The Week's nearest audiences are dominated by journalists — individual reporters and columnists rather than publications — with the top 10 neighbors spanning a tight similarity band from 0.97 to 0.96.
Similarity here measures how closely two entities' audiences resemble each other in composition. Across the top 10, eight of the ten neighbors carry the subcategory Journalists: Ronan Farrow (0.97), Glenn Thrush (0.97), Maggie Haberman (0.97), John Dickerson (0.97), Jacob Soboroff (0.97), Brian Stelter (0.97), Judd Legum (0.97), and Ezra Klein (0.97). The two exceptions are Ben Rhodes, a Government Official (0.97), and The Daily Beast, a News Publisher (0.97).
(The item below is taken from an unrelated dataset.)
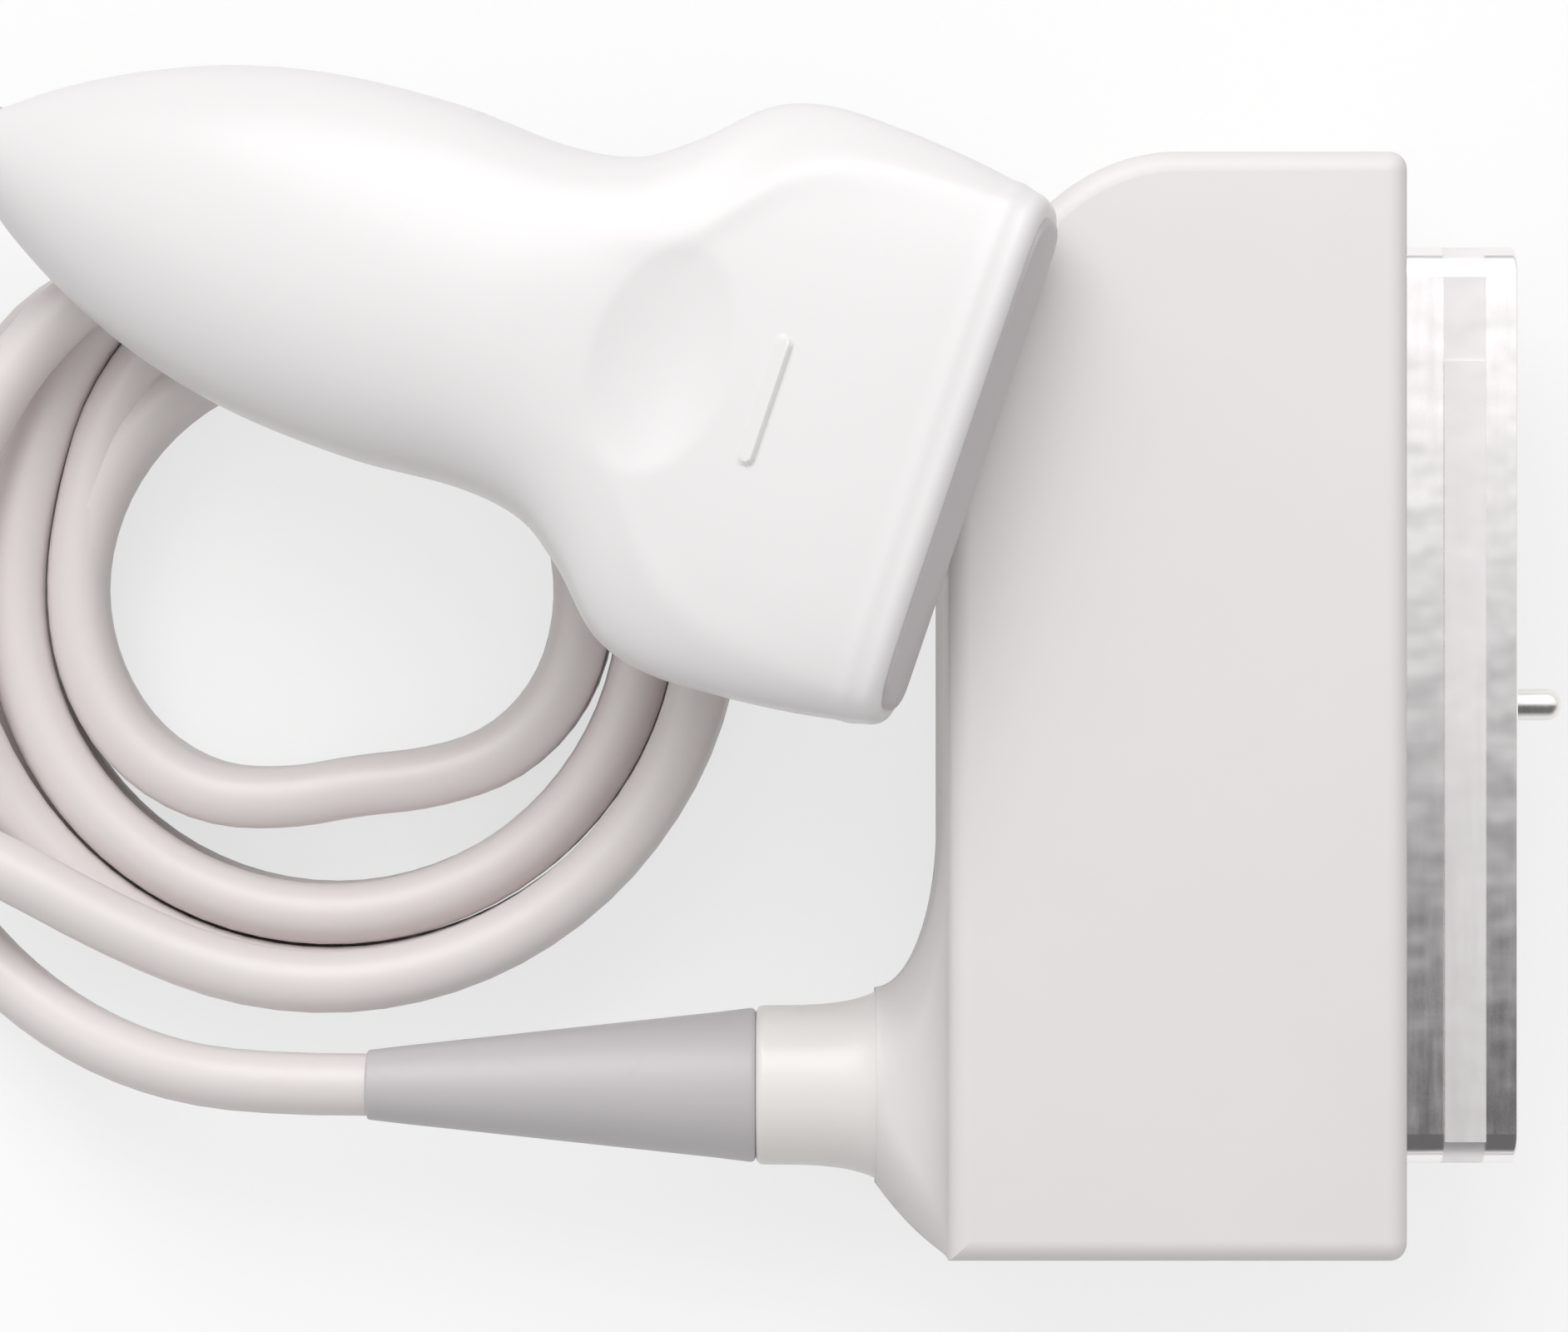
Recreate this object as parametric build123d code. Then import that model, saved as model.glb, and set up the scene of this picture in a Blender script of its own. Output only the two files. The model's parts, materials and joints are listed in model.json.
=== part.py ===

No other magazine appears in the top 10; theSkimm and The Atlantic show up just outside this window in the broader neighbor set. The shape is flat: scores compress into a 0.0061-point range, with no single neighbor pulling significantly ahead of the rest. This is a same-kind-adjacent pattern — The Week is a magazine whose nearest audiences belong almost entirely to individual journalists, not to other publications, suggesting the audience treats the outlet as part of a broader political-media news-following cluster rather than a magazine-reading one.
The flat, journalist-heavy cluster indicates an audience that follows political media figures as individuals, with The Week sitting inside that same orbit.